**Dataset section**
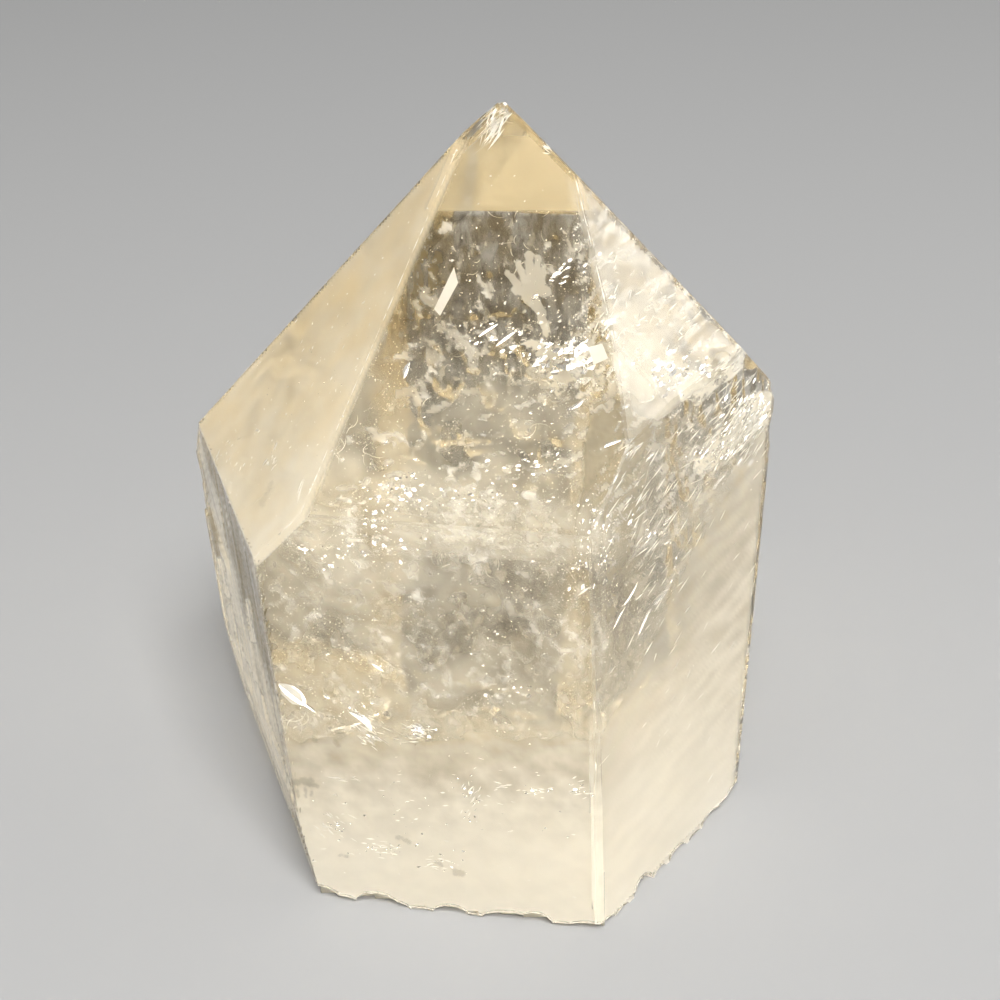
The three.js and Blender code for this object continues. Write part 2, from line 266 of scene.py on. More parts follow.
# Colours, and the density (1/m) of the amber tint.
TINT_COLOUR, TINT_DENSITY = (0.79, 0.61, 0.16, 1), 7.7
# The next colour is painted shade on the back wall, which darkens the window, and brown stain on the other
# unpolished walls.
STAIN_AND_SHADE_COLOUR = (0.13, 0.10, 0.065, 1)
MILK_COLOUR = (0.95, 0.90, 0.78, 1)
WARM_COLOUR = (0.86, 0.72, 0.46, 1)
# The next colour is painted shade in the dark sheets of the window and walls, and the colour of small brown
# marks.
SMOKE_AND_SHADE_COLOUR = (0.215, 0.165, 0.075, 1)
THREAD_COLOUR = (0.96, 0.93, 0.85, 1)
FLAKE_COLOUR, FLAKE_ROUGHNESS = (0.86, 0.84, 0.79, 1), 0.2
FILM_COLOUR, FILM_ROUGHNESS = (0.97, 0.95, 0.91, 1), 0.3
SAWN_DARK, SAWN_LIGHT = (0.80, 0.76, 0.68, 1), (0.97, 0.95, 0.90, 1)
WHITE = (1, 1, 1, 1)
# Shares: of the light that goes on through a sheet and through a thread, and of a film's mirror.
SHEET_THROUGH, THREAD_THROUGH, FILM_MIRROR = 0.5, 0.45, 0.25
# Tones of a soft cloud; 1 is amber, and 0 is dark brown: painted shade in the window sheets, brown marks in
# the small veils.
SMOKY_AND_SHADE, MILKY = 0, 0.5
# Noises: scale (1/m), detail, roughness, and the values where they begin and end.
MOTTLE, MOTTLE_STRETCH = (640, 4, 0.65, 0.38, 0.60), (1, 1, 0.4)
SAWN_GRAIN = (700, 6, 0.7, 0.2, 0.8)


def new_material(name):
    material = bpy.data.materials.new(name)
    material.use_nodes = True
    nodes = material.node_tree.nodes
    nodes.clear()
    nodes.new("ShaderNodeOutputMaterial").name = "out"
    return material, nodes


def wire(node, *values, **named):
    """Feeds a node's inputs, in order or by name, with numbers, colours or other nodes' outputs."""
    for place, value in (*enumerate(values), *named.items()):
        socket = node.inputs[place if isinstance(place, int) else place.replace("_", " ")]
        if isinstance(value, bpy.types.NodeSocket):
            node.id_data.links.new(value, socket)
        else:
            socket.default_value = value


def add_node(nodes, kind, *values, **named):
    """The first output of a new node that is fed as wire says."""
    node = nodes.new("ShaderNode" + kind)
    wire(node, *values, **named)
    return node.outputs[0]


def attribute_node(nodes, name):
    attribute = nodes.new("ShaderNodeAttribute")
    attribute.attribute_name = name
    return attribute.outputs["Fac"]


def noise_steps(nodes, place, scale, detail, roughness, low, high):
    """A noise from 0 to 1, cut off softly at two of its values."""
    grain = add_node(nodes, "TexNoise", Vector=place, Scale=scale, Detail=detail, Roughness=roughness)
    steps = add_node(nodes, "MapRange", Value=grain, From_Min=low, From_Max=high)
    steps.node.interpolation_type = "SMOOTHSTEP"
    return steps


def soft_body(nodes, colour, share_through):
    """White quartz that sends part of its light back and part on."""
    back, on = (add_node(nodes, kind, Color=colour) for kind in ("BsdfDiffuse", "BsdfTranslucent"))
    return add_node(nodes, "MixShader", share_through, back, on)


def see_through_sheet(nodes, body):
    """A clear sheet, covered as far as each spot's amount says."""
    clear = add_node(nodes, "BsdfTransparent")
    wire(nodes["out"], Surface=add_node(nodes, "MixShader", attribute_node(nodes, "amount"), clear, body))


def quartz_material():
    """Clear quartz with a faint amber tint; its wild back wall is mottled with dark brown painted shade,
    and its other unpolished walls with brown stain.
    """
    material, nodes = new_material("quartz")
    place = nodes.new("ShaderNodeTexCoord").outputs["Object"]
    stretched = add_node(nodes, "Mapping", Vector=place, Scale=MOTTLE_STRETCH)
    # This attribute holds painted shade on the back wall and brown stain on the other unpolished walls.
    stain_and_shade = add_node(nodes, "Math", attribute_node(nodes, "stain_and_shade"), noise_steps(nodes, stretched, *MOTTLE))
    stain_and_shade.node.operation = "MULTIPLY"
    colour = add_node(nodes, "MixRGB", stain_and_shade, WHITE, STAIN_AND_SHADE_COLOUR)
    surface = add_node(nodes, "BsdfPrincipled", Base_Color=colour, Roughness=attribute_node(nodes, "frost"),
                       IOR=QUARTZ_IOR, Transmission_Weight=1)
    tint = add_node(nodes, "VolumeAbsorption", Color=TINT_COLOUR, Density=TINT_DENSITY)
    wire(nodes["out"], Surface=surface, Volume=tint)
    return material


def milk_material():
    """Soft cloud: a see-through sheet that scatters light, by its tone dark brown (painted shade in some
    sheets, brown marks in others), white or amber.
    """
    material, nodes = new_material("milk")
    colour = add_node(nodes, "ValToRGB", attribute_node(nodes, "tone"))
    stops = colour.node.color_ramp.elements
    stops[0].color, stops[1].color = SMOKE_AND_SHADE_COLOUR, WARM_COLOUR
    stops.new(MILKY).color = MILK_COLOUR
    see_through_sheet(nodes, soft_body(nodes, colour, SHEET_THROUGH))
    return material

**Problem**
Nothing should be left out: repeat all of the data exactly.

**Output for this task**
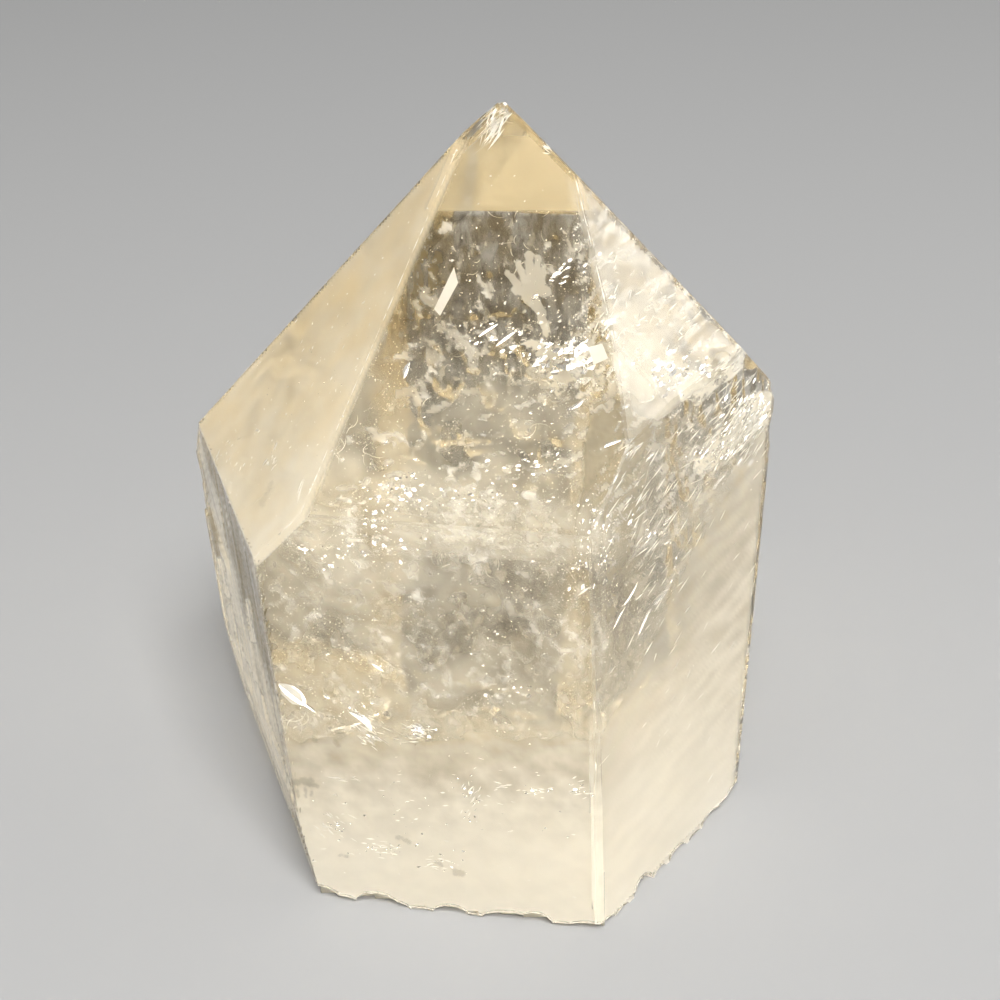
The three.js and Blender code for this object continues. Write part 2, from line 266 of scene.py on. More parts follow.
# Colours, and the density (1/m) of the amber tint.
TINT_COLOUR, TINT_DENSITY = (0.79, 0.61, 0.16, 1), 7.7
# The next colour is painted shade on the back wall, which darkens the window, and brown stain on the other
# unpolished walls.
STAIN_AND_SHADE_COLOUR = (0.13, 0.10, 0.065, 1)
MILK_COLOUR = (0.95, 0.90, 0.78, 1)
WARM_COLOUR = (0.86, 0.72, 0.46, 1)
# The next colour is painted shade in the dark sheets of the window and walls, and the colour of small brown
# marks.
SMOKE_AND_SHADE_COLOUR = (0.215, 0.165, 0.075, 1)
THREAD_COLOUR = (0.96, 0.93, 0.85, 1)
FLAKE_COLOUR, FLAKE_ROUGHNESS = (0.86, 0.84, 0.79, 1), 0.2
FILM_COLOUR, FILM_ROUGHNESS = (0.97, 0.95, 0.91, 1), 0.3
SAWN_DARK, SAWN_LIGHT = (0.80, 0.76, 0.68, 1), (0.97, 0.95, 0.90, 1)
WHITE = (1, 1, 1, 1)
# Shares: of the light that goes on through a sheet and through a thread, and of a film's mirror.
SHEET_THROUGH, THREAD_THROUGH, FILM_MIRROR = 0.5, 0.45, 0.25
# Tones of a soft cloud; 1 is amber, and 0 is dark brown: painted shade in the window sheets, brown marks in
# the small veils.
SMOKY_AND_SHADE, MILKY = 0, 0.5
# Noises: scale (1/m), detail, roughness, and the values where they begin and end.
MOTTLE, MOTTLE_STRETCH = (640, 4, 0.65, 0.38, 0.60), (1, 1, 0.4)
SAWN_GRAIN = (700, 6, 0.7, 0.2, 0.8)


def new_material(name):
    material = bpy.data.materials.new(name)
    material.use_nodes = True
    nodes = material.node_tree.nodes
    nodes.clear()
    nodes.new("ShaderNodeOutputMaterial").name = "out"
    return material, nodes


def wire(node, *values, **named):
    """Feeds a node's inputs, in order or by name, with numbers, colours or other nodes' outputs."""
    for place, value in (*enumerate(values), *named.items()):
        socket = node.inputs[place if isinstance(place, int) else place.replace("_", " ")]
        if isinstance(value, bpy.types.NodeSocket):
            node.id_data.links.new(value, socket)
        else:
            socket.default_value = value


def add_node(nodes, kind, *values, **named):
    """The first output of a new node that is fed as wire says."""
    node = nodes.new("ShaderNode" + kind)
    wire(node, *values, **named)
    return node.outputs[0]


def attribute_node(nodes, name):
    attribute = nodes.new("ShaderNodeAttribute")
    attribute.attribute_name = name
    return attribute.outputs["Fac"]


def noise_steps(nodes, place, scale, detail, roughness, low, high):
    """A noise from 0 to 1, cut off softly at two of its values."""
    grain = add_node(nodes, "TexNoise", Vector=place, Scale=scale, Detail=detail, Roughness=roughness)
    steps = add_node(nodes, "MapRange", Value=grain, From_Min=low, From_Max=high)
    steps.node.interpolation_type = "SMOOTHSTEP"
    return steps


def soft_body(nodes, colour, share_through):
    """White quartz that sends part of its light back and part on."""
    back, on = (add_node(nodes, kind, Color=colour) for kind in ("BsdfDiffuse", "BsdfTranslucent"))
    return add_node(nodes, "MixShader", share_through, back, on)


def see_through_sheet(nodes, body):
    """A clear sheet, covered as far as each spot's amount says."""
    clear = add_node(nodes, "BsdfTransparent")
    wire(nodes["out"], Surface=add_node(nodes, "MixShader", attribute_node(nodes, "amount"), clear, body))


def quartz_material():
    """Clear quartz with a faint amber tint; its wild back wall is mottled with dark brown painted shade,
    and its other unpolished walls with brown stain.
    """
    material, nodes = new_material("quartz")
    place = nodes.new("ShaderNodeTexCoord").outputs["Object"]
    stretched = add_node(nodes, "Mapping", Vector=place, Scale=MOTTLE_STRETCH)
    # This attribute holds painted shade on the back wall and brown stain on the other unpolished walls.
    stain_and_shade = add_node(nodes, "Math", attribute_node(nodes, "stain_and_shade"), noise_steps(nodes, stretched, *MOTTLE))
    stain_and_shade.node.operation = "MULTIPLY"
    colour = add_node(nodes, "MixRGB", stain_and_shade, WHITE, STAIN_AND_SHADE_COLOUR)
    surface = add_node(nodes, "BsdfPrincipled", Base_Color=colour, Roughness=attribute_node(nodes, "frost"),
                       IOR=QUARTZ_IOR, Transmission_Weight=1)
    tint = add_node(nodes, "VolumeAbsorption", Color=TINT_COLOUR, Density=TINT_DENSITY)
    wire(nodes["out"], Surface=surface, Volume=tint)
    return material


def milk_material():
    """Soft cloud: a see-through sheet that scatters light, by its tone dark brown (painted shade in some
    sheets, brown marks in others), white or amber.
    """
    material, nodes = new_material("milk")
    colour = add_node(nodes, "ValToRGB", attribute_node(nodes, "tone"))
    stops = colour.node.color_ramp.elements
    stops[0].color, stops[1].color = SMOKE_AND_SHADE_COLOUR, WARM_COLOUR
    stops.new(MILKY).color = MILK_COLOUR
    see_through_sheet(nodes, soft_body(nodes, colour, SHEET_THROUGH))
    return material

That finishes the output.